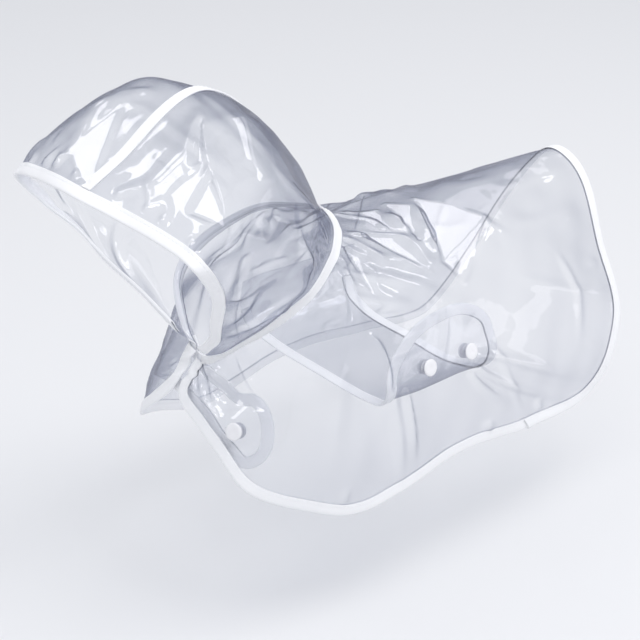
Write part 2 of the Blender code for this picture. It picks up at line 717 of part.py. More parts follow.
def strap_start(across):
    u = across / STRAP_HALF
    drop = (STRAP_ROUND + STRAP_SKEW * u) * (1 - np.sqrt(1 - u * u))
    place = np.interp(drop, [row.down for row in NEAR_SIDE], range(len(NEAR_SIDE)))
    return place / (len(STRAP_ROWS) - 1)


def make_belly_strap():
    """The strap that passes under the belly and closes inside the near side."""
    last = len(STRAP_ROWS) - 1
    make_tab(
        Tab(
            name="belly_strap",
            form=strap_form,
            half=STRAP_HALF,
            start=strap_start,
            round_rows=5,
            straight=np.linspace(len(NEAR_SIDE) - 1, last, STRAP_STRAIGHT_ROWS) / last,
            bound=STRAP_BOUND / last,
            columns=11,
        )
    )


# ---------------------------------------------------------------- press studs

STUD_SIDES = 14
STUD_GAP = 0.5 * MM  # between a stud's flat faces and the curved film
CAP = ((0.0, 5.4), (0.4, 6.2), (0.9, 6.2), (1.4, 5.2), (1.6, 3.0))  # height, radius: mm
SOCKET = ((0.0, 4.0), (0.3, 5.0), (0.8, 5.0), (0.9, 3.8), (1.3, 3.8), (1.4, 5.0), (1.8, 5.0), (2.1, 3.6))
BACK = ((0.0, 4.2), (0.4, 5.6), (0.8, 5.6), (1.3, 3.6))


def make_stud(name, angle, share):
    """A closed press stud: cap outside, socket and stud between the layers, back inside."""
    centre = plain_form(angle, share)
    axis = outward(plain_form, angle, share)
    for part_name, profile, top in (
        ("cap", CAP, FILM / 2 + STUD_GAP + CAP[-1][0] * MM),
        ("socket", SOCKET, -FILM / 2 - STUD_GAP),
        ("back", BACK, -LAP - FILM / 2 - STUD_GAP),
    ):
        rows = [(top + (height - profile[-1][0]) * MM, radius * MM) for height, radius in profile]
        turned_solid(f"{name}_{part_name}", rows, centre, axis)


CHEST_STUD = (149.0, -0.70)  # degrees and share
BELLY_STUDS = (("belly_stud_front", 15.5, -93.0), ("belly_stud_rear", 57.0, -96.0))  # x, z: mm


def make_studs():
    make_stud("chest_stud", *CHEST_STUD)
    for name, x, z in BELLY_STUDS:
        make_stud(name, *on_side(np.array(x * MM), np.array(z * MM), 1, 0.0))


# ---------------------------------------------------------------- build


def clear_scene():
    for old in list(bpy.data.objects):
        bpy.data.objects.remove(old, do_unlink=True)


clear_scene()
make_hood()
make_hood_tape()
make_face_binding()
make_neck_tape()
make_cape()
make_hem_binding()
make_chest_flap()
make_belly_strap()
make_studs()
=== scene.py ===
"""Looks of a small dog's clear hooded raincoat: film, bindings and press studs.

Metres, +Z up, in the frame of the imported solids. The wearer faces -X and isn't shown.
The film is read at an angle round the wearer and a share along the cut, as the solids
are: -1 at the hem, 0 at the neck seam, 1 at the face opening.
"""

from collections import namedtuple
from math import pi

import bmesh
import bpy
import numpy as np
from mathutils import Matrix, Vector


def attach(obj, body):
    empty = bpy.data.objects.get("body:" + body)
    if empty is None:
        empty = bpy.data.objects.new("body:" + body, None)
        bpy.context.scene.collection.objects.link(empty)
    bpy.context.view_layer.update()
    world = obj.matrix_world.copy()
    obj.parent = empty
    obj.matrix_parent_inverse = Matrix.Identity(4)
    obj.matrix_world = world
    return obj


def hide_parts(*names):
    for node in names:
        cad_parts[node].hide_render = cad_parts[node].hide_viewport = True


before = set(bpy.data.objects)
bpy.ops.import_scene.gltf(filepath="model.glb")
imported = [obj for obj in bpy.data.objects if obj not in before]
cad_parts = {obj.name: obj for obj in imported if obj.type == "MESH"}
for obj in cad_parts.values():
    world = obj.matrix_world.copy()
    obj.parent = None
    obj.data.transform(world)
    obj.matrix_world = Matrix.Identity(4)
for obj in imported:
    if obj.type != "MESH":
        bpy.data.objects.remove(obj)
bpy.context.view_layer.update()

MM = 0.001
scene = bpy.context.scene

# ------------------------ sizes

FILM = 0.35 * MM  # the film's wall
BINDING = 8.0 * MM  # how far a binding covers the film
SEAM_TAPE = 9.0 * MM  # width of the tape on the hood's centre seam
NECK_TAPE = 9.0 * MM
TAPE = 0.9 * MM  # thickness of the woven tapes
GAP = 0.3 * MM  # between a flat tape and the film under it
# How far the hood's points are turned, to the rear on the near side, as a share of their y.
HOOD_TURN = {"back_": 0.04, "top_": 0.08, "brim_": 0.07, "face_": 0.05}

NEAR_EDGE = 188.0  # degrees: the cape's near front edge, past the throat
FAR_EDGE = -168.0
CORNER_ANGLE = 16.0  # degrees over which each front corner is rounded
CORNER_SHARE = 0.42  # share of the cut that a rounded corner takes
HOOD_NEAR_EDGE = 176.0  # degrees: where the hood's near half ends at the throat
HOOD_FAR_EDGE = -168.0
NECK_TAPE_END = 184.0  # degrees: the neck tape runs on over the cape's near front
TUCK = 1.3 * MM  # how far in a tab lies where it is sewn
LAP = 4.4 * MM  # how far in a tab lies where a stud holds it


def rows_of(kind, rows):
    """A table, from its rows as plain numbers."""
    return tuple(kind(*row) for row in rows)


Neck = namedtuple("Neck", "angle x out z")
NECK = rows_of(Neck, [  # the neck seam, millimetres
    (0, -9, 0, 4),
    (20, -16, 19, 3),
    (40, -28, 36, 0),
    (60, -44, 48, -7),
    (80, -65, 55, -17),
    (100, -85, 54, -28),
    (120, -99, 47, -38),
    (140, -107, 34, -49),
    (160, -112, 18, -63),
    (180, -113, 0, -74),
])

Cape = namedtuple("Cape", "angle side_x side_out side_z drop_x drop_out drop_z hem_x hem_out hem_z")
CAPE = rows_of(Cape, [  # sections from the neck seam over the body to the hem, millimetres
    (0, 75, 0, -11, 150, 0, -14, 236, 0, -14),
    (14, 72, 22, -15, 148, 27, -22, 239, 27, -33),
    (26, 66, 40, -24, 142, 52, -42, 233, 52, -75),
    (38, 55, 56, -38, 130, 73, -75, 228, 80, -131),
    (50, 38, 66, -50, 94, 84, -104, 187, 90, -180),
    (62, 15, 71, -56, 52, 89, -114, 114, 95, -177),
    (76, -14, 75, -60, 14, 90, -115, 42, 95, -168),
    (90, -45, 76, -64, -28, 90, -120, -20, 95, -178),
    (106, -74, 72, -70, -66, 86, -125, -60, 90, -179),
    (122, -95, 62, -74, -100, 76, -116, -100, 81, -161),
    (140, -108, 45, -78, -118, 57, -108, -128, 62, -144),
    (160, -115, 23, -83, -126, 29, -100, -134, 32, -119),
    (180, -118, 0, -86, -127, 0, -97, -133, 0, -108),
])

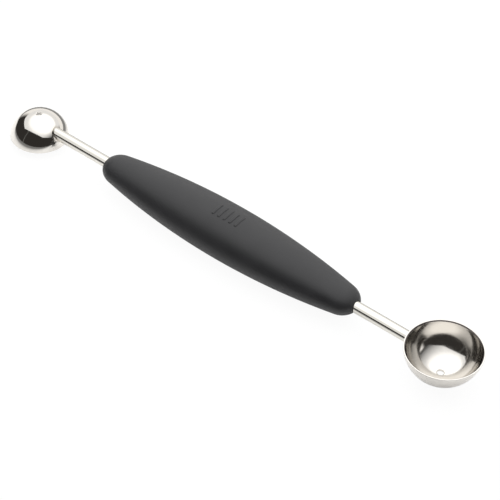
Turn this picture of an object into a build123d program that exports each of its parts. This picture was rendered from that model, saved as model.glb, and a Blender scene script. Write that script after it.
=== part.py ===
from build123d import *
import math
import os

# Double melon baller: a pressed steel bowl on each end of one oval rubber grip.
# X runs along the tool towards the large bowl, Y across it, and Z is up.
# The tool lies on z = 0, with the large bowl open upwards and the small one
# open downwards. The origin is under the middle of the whole length.
# All lengths are in millimetres.

# Bowls, each the cap of a sphere, measured on the outside
bowl_wall = 0.8
rim_edge_round = 0.12
rim_bevel = 0.35
large_bowl_radius = 15.1
large_bowl_depth = 13.35
large_drain_radius = 1.4
small_bowl_radius = 12.2
small_bowl_depth = 10.7
small_drain_radius = 1.2
small_rim_drop = 5.7

# Rods, round outside the grip and flattened to a tang inside it
rod_diameter = 4.7
large_rod_reach = 24.0
small_rod_reach = 25.8
tang_thickness = 2.2
tang_corner = 0.6
tang_spacing = 18.0
shoulder_length = 6.0
rod_seat_length = 12.0
weld_leg = 0.6
weld_root_gap = 0.35

# Rubber grip, an oval spindle with a long belly arc and a rounded nose. Its
# underside is flat where the soft rubber settles on a table.
grip_length = 123.9
grip_width = 24.6
grip_thickness = 18.6
belly_radius = 295.0
nose_radius = 8.3
rubber_wall = 2.6
nose_lip_round = 0.6
rest_flat_depth = 0.25

# Thumb ridges on the middle of the grip's top
ridge_count = 5
ridge_length = 6.4
ridge_width = 1.1
ridge_pitch = 2.7
ridge_rise = 0.3

# Stiff core of two moulded halves that close on the tangs
nose_rubber = 10.5
core_end_round = 1.2
lock_groove_width = 4.0
lock_groove_depth = 0.9
lock_groove_pitch = 29.0
peg_radius = 1.5
peg_rise = 3.6

# Clearances
moulding_gap = 0.05
rod_fit = 0.1
peg_fit = 0.1
peg_place_shares = (0.27, 0.73)

# Heights and section shape
rod_radius = rod_diameter / 2
rod_height = grip_thickness / 2 - rest_flat_depth
grip_flatness = grip_thickness / grip_width
grip_half_length = grip_length / 2
core_half_length = grip_half_length - nose_rubber

# The flattened tang keeps the rod's section area, and both tangs stop short of the grip's middle
tang_width = math.pi * rod_radius**2 / tang_thickness
tang_length = core_half_length - rod_seat_length - shoulder_length - tang_spacing / 2

# Bowl centres in height, and how far each wall stands from its centre at the rods
large_bowl_z = large_bowl_radius
large_wall_offset = math.sqrt(large_bowl_radius**2 - (large_bowl_z - rod_height) ** 2)
small_rim_z = rod_height - small_rim_drop
small_bowl_z = small_rim_z + small_bowl_depth - small_bowl_radius
small_wall_offset = math.sqrt(small_bowl_radius**2 - (small_bowl_z - rod_height) ** 2)


# Widest half breadth of a spherical cap of this depth
def cap_half_breadth(radius, depth):
    below_middle = radius - min(depth, radius)
    return math.sqrt(radius**2 - below_middle**2)


# Places along X: the tips lie equally far from the origin
large_bowl_from_grip = grip_half_length + large_rod_reach + large_wall_offset
small_bowl_from_grip = grip_half_length + small_rod_reach + small_wall_offset
large_tip = large_bowl_from_grip + cap_half_breadth(large_bowl_radius, large_bowl_depth)
small_tip = small_bowl_from_grip + cap_half_breadth(small_bowl_radius, small_bowl_depth)
grip_x = (small_tip - large_tip) / 2
large_bowl_centre = (grip_x + large_bowl_from_grip, 0, large_bowl_z)
small_bowl_centre = (grip_x - small_bowl_from_grip, 0, small_bowl_z)
grip_centre = (grip_x, 0, rod_height)


# Half breadth of a belly arc at a place along it
def belly_half_width(along, half_width, arc_radius):
    return half_width - arc_radius + math.sqrt(arc_radius**2 - along**2)


# Oval spindle about the X axis. The belly arc runs tangent into a nose arc, and
# the turned form is then pressed flatter in Z.
def oval_spindle(half_width):
    nose_centre_x = grip_half_length - nose_radius
    belly_centre_y = half_width - belly_radius
    nose_centre_y = belly_centre_y + math.sqrt((belly_radius - nose_radius) ** 2 - nose_centre_x**2)
    tangent_angle = math.atan2(nose_centre_y - belly_centre_y, nose_centre_x)
    end_drop = (rod_radius - nose_centre_y) / nose_radius
    end_angle = math.asin(end_drop)
    mid_angle = (tangent_angle + end_angle) / 2
    tangent_x = belly_radius * math.cos(tangent_angle)
    tangent_y = belly_centre_y + belly_radius * math.sin(tangent_angle)
    middle_x = nose_centre_x + nose_radius * math.cos(mid_angle)
    middle_y = nose_centre_y + nose_radius * math.sin(mid_angle)
    end_x = nose_centre_x + nose_radius * math.cos(end_angle)
    with BuildPart() as spindle:
        with BuildSketch(Plane.XY):
            with BuildLine():
                ThreePointArc((-tangent_x, tangent_y), (0, half_width), (tangent_x, tangent_y))
                ThreePointArc((tangent_x, tangent_y), (middle_x, middle_y), (end_x, rod_radius))
                Polyline((end_x, rod_radius), (end_x, 0), (-end_x, 0), (-end_x, rod_radius))
                ThreePointArc((-end_x, rod_radius), (-middle_x, middle_y), (-tangent_x, tangent_y))
            make_face()
        revolve(axis=Axis.X)
        scale(by=(1, 1, grip_flatness))
    return spindle.part


# Core form about the X axis, grown by a gap on every face. The grooves keep the
# rubber from sliding along.
def core_form(gap):
    arc_radius = belly_radius - rubber_wall + gap
    half_width = grip_width / 2 - rubber_wall + gap
    half_length = core_half_length + gap
    end_width = belly_half_width(half_length, half_width, arc_radius)
    with BuildPart() as form:
        with BuildSketch(Plane.XY) as outline:
            with BuildLine():
                ThreePointArc((-half_length, end_width), (0, half_width), (half_length, end_width))
                Polyline((half_length, end_width), (half_length, 0), (-half_length, 0), (-half_length, end_width))
            make_face()
            fillet(outline.vertices().group_by(Axis.Y)[-1], radius=core_end_round)
            for step in (-1, 0, 1):
                along = step * lock_groove_pitch
                outside = belly_half_width(along, half_width, arc_radius)
                with Locations((along, outside)):
                    Rectangle(lock_groove_width - 2 * gap, 2 * lock_groove_depth, mode=Mode.SUBTRACT)
        revolve(axis=Axis.X)
        scale(by=(1, 1, grip_flatness))
    return form.part


# Plane square to the rods' axis at a place along X
def rod_plane(along, facing):
    return Plane(origin=(along, 0, rod_height), x_dir=(0, 1, 0), z_dir=(facing, 0, 0))


# Where a shank's round stretch, shoulder and tang begin, going into the grip
def shoulder_x(side):
    return grip_x + side * (core_half_length - rod_seat_length)


def tang_x(side):
    return shoulder_x(side) - side * shoulder_length


def peg_places(side):
    return [(tang_x(side) - side * share * tang_length, 0, rod_height) for share in peg_place_shares]


# Bowl: a shell cut off at the rim and bevelled inside it, with a drain hole in its bottom
def pressed_bowl(centre, radius, drain_radius, rim_z, kept_side):
    with BuildPart() as bowl:
        with Locations(centre):
            Sphere(radius)
            Sphere(radius - bowl_wall, mode=Mode.SUBTRACT)
        split(bisect_by=Plane.XY.offset(rim_z), keep=kept_side)
        with Locations(centre):
            Hole(drain_radius)
        rim_edges = bowl.faces().filter_by(GeomType.PLANE).edges().sort_by(SortBy.RADIUS)
        fillet(rim_edges[-1], radius=rim_edge_round)
        chamfer(rim_edges[0], length=rim_bevel)
    return bowl


# Shank: a round rod that ends just short of the bowl's wall, with its tang forged flat
def forged_shank(side, bowl_centre, bowl_radius):
    bowl_x = bowl_centre[0]
    with BuildPart() as shank:
        with BuildSketch(rod_plane(bowl_x, -side)):
            Circle(rod_radius)
        extrude(amount=abs(bowl_x - shoulder_x(side)))
        with BuildSketch(rod_plane(shoulder_x(side), -side)):
            Circle(rod_radius)
        with BuildSketch(rod_plane(tang_x(side), -side)):
            RectangleRounded(tang_width, tang_thickness, tang_corner)
        loft()
        with BuildSketch(rod_plane(tang_x(side), -side)):
            RectangleRounded(tang_width, tang_thickness, tang_corner)
        extrude(amount=tang_length)
        with Locations(*peg_places(side)):
            Hole(peg_radius + peg_fit)
        with Locations(bowl_centre):
            Sphere(bowl_radius + weld_root_gap, mode=Mode.SUBTRACT)
    return shank


# Weld: filler metal between the rod's end and the bowl, with a fillet round the corner
def corner_weld(side, bowl_centre, bowl_radius, shank):
    weld_reach = bowl_radius + 3 * weld_leg
    with BuildPart() as weld:
        with Locations(bowl_centre):
            Sphere(bowl_radius)
        with BuildSketch(rod_plane(bowl_centre[0], -side)):
            Circle(rod_radius)
        extrude(amount=weld_reach)
        corner = weld.edges().filter_by(GeomType.CIRCLE, reverse=True)
        fillet(corner, radius=weld_leg)
        with Locations(bowl_centre):
            Sphere(bowl_radius, mode=Mode.SUBTRACT)
        add(shank.part, mode=Mode.SUBTRACT)
    return weld


large_bowl = pressed_bowl(
    large_bowl_centre, large_bowl_radius, large_drain_radius, large_bowl_depth, Keep.BOTTOM
)
small_bowl = pressed_bowl(
    small_bowl_centre, small_bowl_radius, small_drain_radius, small_rim_z, Keep.TOP
)
large_shank = forged_shank(1, large_bowl_centre, large_bowl_radius)
small_shank = forged_shank(-1, small_bowl_centre, small_bowl_radius)
large_bowl_weld = corner_weld(1, large_bowl_centre, large_bowl_radius, large_shank)
small_bowl_weld = corner_weld(-1, small_bowl_centre, small_bowl_radius, small_shank)

# Space that both shanks need inside the core
with BuildPart() as tang_space:
    for side in (-1, 1):
        with BuildSketch(rod_plane(shoulder_x(side), side)):
            Circle(rod_radius + rod_fit)
        extrude(amount=rod_seat_length + core_end_round)
        with BuildSketch(rod_plane(shoulder_x(side), -side)):
            Rectangle(tang_width + 2 * rod_fit, rod_diameter + 2 * rod_fit)
        extrude(amount=shoulder_length)
        with BuildSketch(rod_plane(tang_x(side), -side)):
            Rectangle(tang_width + 2 * rod_fit, tang_thickness + 2 * rod_fit)
        extrude(amount=tang_length + rod_fit)

parting_plane = Plane.XY.offset(rod_height)
core_solid = core_form(0)

with BuildPart() as core_lower_half:
    with Locations(grip_centre):
        add(core_solid)
    split(bisect_by=parting_plane, keep=Keep.BOTTOM)
    add(tang_space.part, mode=Mode.SUBTRACT)
    with BuildSketch(Plane.XY.offset(rod_height - tang_thickness / 2 - rod_fit)):
        with Locations(*[(place[0], place[1]) for side in (-1, 1) for place in peg_places(side)]):
            Circle(peg_radius)
    extrude(amount=tang_thickness / 2 + rod_fit + peg_rise)

with BuildPart() as core_upper_half:
    with Locations(grip_centre):
        add(core_solid)
    split(bisect_by=parting_plane, keep=Keep.TOP)
    add(tang_space.part, mode=Mode.SUBTRACT)
    with BuildSketch(parting_plane):
        with Locations(*[(place[0], place[1]) for side in (-1, 1) for place in peg_places(side)]):
            Circle(peg_radius + peg_fit)
    extrude(amount=peg_rise + peg_fit, mode=Mode.SUBTRACT)

grip_form = oval_spindle(grip_width / 2)
ridge_form = oval_spindle(grip_width / 2 + ridge_rise / grip_flatness)
core_cavity = core_form(moulding_gap)

with BuildPart() as thumb_ridges:
    with BuildSketch(parting_plane):
        with Locations((grip_x, 0)):
            with GridLocations(ridge_pitch, ridge_pitch, ridge_count, 1):
                SlotOverall(ridge_length, ridge_width, rotation=90)
    extrude(amount=grip_thickness)
    with Locations(grip_centre):
        add(ridge_form, mode=Mode.INTERSECT)

with BuildPart() as grip_sleeve:
    with Locations(grip_centre):
        add(grip_form)
    add(thumb_ridges.part)
    split(bisect_by=Plane.XY, keep=Keep.TOP)
    with Locations(grip_centre):
        add(core_cavity, mode=Mode.SUBTRACT)
    with BuildSketch(rod_plane(grip_x, 1)):
        Circle(rod_radius + moulding_gap)
    extrude(amount=grip_length, both=True, mode=Mode.SUBTRACT)
    lips = grip_sleeve.edges().sort_by(Axis.X)
    fillet([lips[0], lips[-1]], radius=nose_lip_round)

os.makedirs("parts", exist_ok=True)
pieces = {
    "large_bowl": large_bowl,
    "large_bowl_weld": large_bowl_weld,
    "large_shank": large_shank,
    "small_bowl": small_bowl,
    "small_bowl_weld": small_bowl_weld,
    "small_shank": small_shank,
    "core_upper_half": core_upper_half,
    "core_lower_half": core_lower_half,
    "grip_sleeve": grip_sleeve,
}
for name, piece in pieces.items():
    piece.part.label = name
    export_step(piece.part, f"parts/{name}.step")
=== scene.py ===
import math

import bpy
import numpy as np
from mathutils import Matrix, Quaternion, Vector


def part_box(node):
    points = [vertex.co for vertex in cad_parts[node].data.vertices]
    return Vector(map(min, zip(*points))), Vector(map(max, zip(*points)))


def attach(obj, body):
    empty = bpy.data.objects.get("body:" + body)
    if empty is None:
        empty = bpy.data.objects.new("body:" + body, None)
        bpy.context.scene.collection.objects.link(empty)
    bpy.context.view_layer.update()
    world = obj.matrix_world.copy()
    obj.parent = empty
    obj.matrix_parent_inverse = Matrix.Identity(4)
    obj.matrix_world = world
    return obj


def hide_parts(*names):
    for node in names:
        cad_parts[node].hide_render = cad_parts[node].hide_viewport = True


# Double melon baller: a mirror polished steel bowl on each end of an oval rubber grip.
# X runs along the tool to the large bowl, Z is up, and the tool lies on z = 0.
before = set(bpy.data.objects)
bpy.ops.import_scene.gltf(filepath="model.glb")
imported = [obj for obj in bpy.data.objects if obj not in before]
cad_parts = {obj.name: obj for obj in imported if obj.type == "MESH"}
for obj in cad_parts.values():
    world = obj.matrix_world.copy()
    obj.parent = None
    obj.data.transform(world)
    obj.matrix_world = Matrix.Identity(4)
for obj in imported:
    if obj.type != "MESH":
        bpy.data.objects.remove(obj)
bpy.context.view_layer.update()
mm = 0.001


# Adds one node, sets its properties, and fills its sockets with values or links
def addNode(tree, kind, sockets=None, **settings):
    node = tree.nodes.new(kind)
    for name, value in settings.items():
        setattr(node, name, value)
    for name, value in (sockets or {}).items():
        if isinstance(value, bpy.types.NodeSocket):
            tree.links.new(value, node.inputs[name])
        else:
            node.inputs[name].default_value = value
    return node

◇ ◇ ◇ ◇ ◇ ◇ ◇

# Goal
All lines in the listing above from the line containing "make_hood()" to the line containing "scene = bpy.context.scene", inclusive, should be retyped exactly; no other lines should appear.

# Answer for this exercise
make_hood()
make_hood_tape()
make_face_binding()
make_neck_tape()
make_cape()
make_hem_binding()
make_chest_flap()
make_belly_strap()
make_studs()
=== scene.py ===
"""Looks of a small dog's clear hooded raincoat: film, bindings and press studs.

Metres, +Z up, in the frame of the imported solids. The wearer faces -X and isn't shown.
The film is read at an angle round the wearer and a share along the cut, as the solids
are: -1 at the hem, 0 at the neck seam, 1 at the face opening.
"""

from collections import namedtuple
from math import pi

import bmesh
import bpy
import numpy as np
from mathutils import Matrix, Vector


def attach(obj, body):
    empty = bpy.data.objects.get("body:" + body)
    if empty is None:
        empty = bpy.data.objects.new("body:" + body, None)
        bpy.context.scene.collection.objects.link(empty)
    bpy.context.view_layer.update()
    world = obj.matrix_world.copy()
    obj.parent = empty
    obj.matrix_parent_inverse = Matrix.Identity(4)
    obj.matrix_world = world
    return obj


def hide_parts(*names):
    for node in names:
        cad_parts[node].hide_render = cad_parts[node].hide_viewport = True


before = set(bpy.data.objects)
bpy.ops.import_scene.gltf(filepath="model.glb")
imported = [obj for obj in bpy.data.objects if obj not in before]
cad_parts = {obj.name: obj for obj in imported if obj.type == "MESH"}
for obj in cad_parts.values():
    world = obj.matrix_world.copy()
    obj.parent = None
    obj.data.transform(world)
    obj.matrix_world = Matrix.Identity(4)
for obj in imported:
    if obj.type != "MESH":
        bpy.data.objects.remove(obj)
bpy.context.view_layer.update()

MM = 0.001
scene = bpy.context.scene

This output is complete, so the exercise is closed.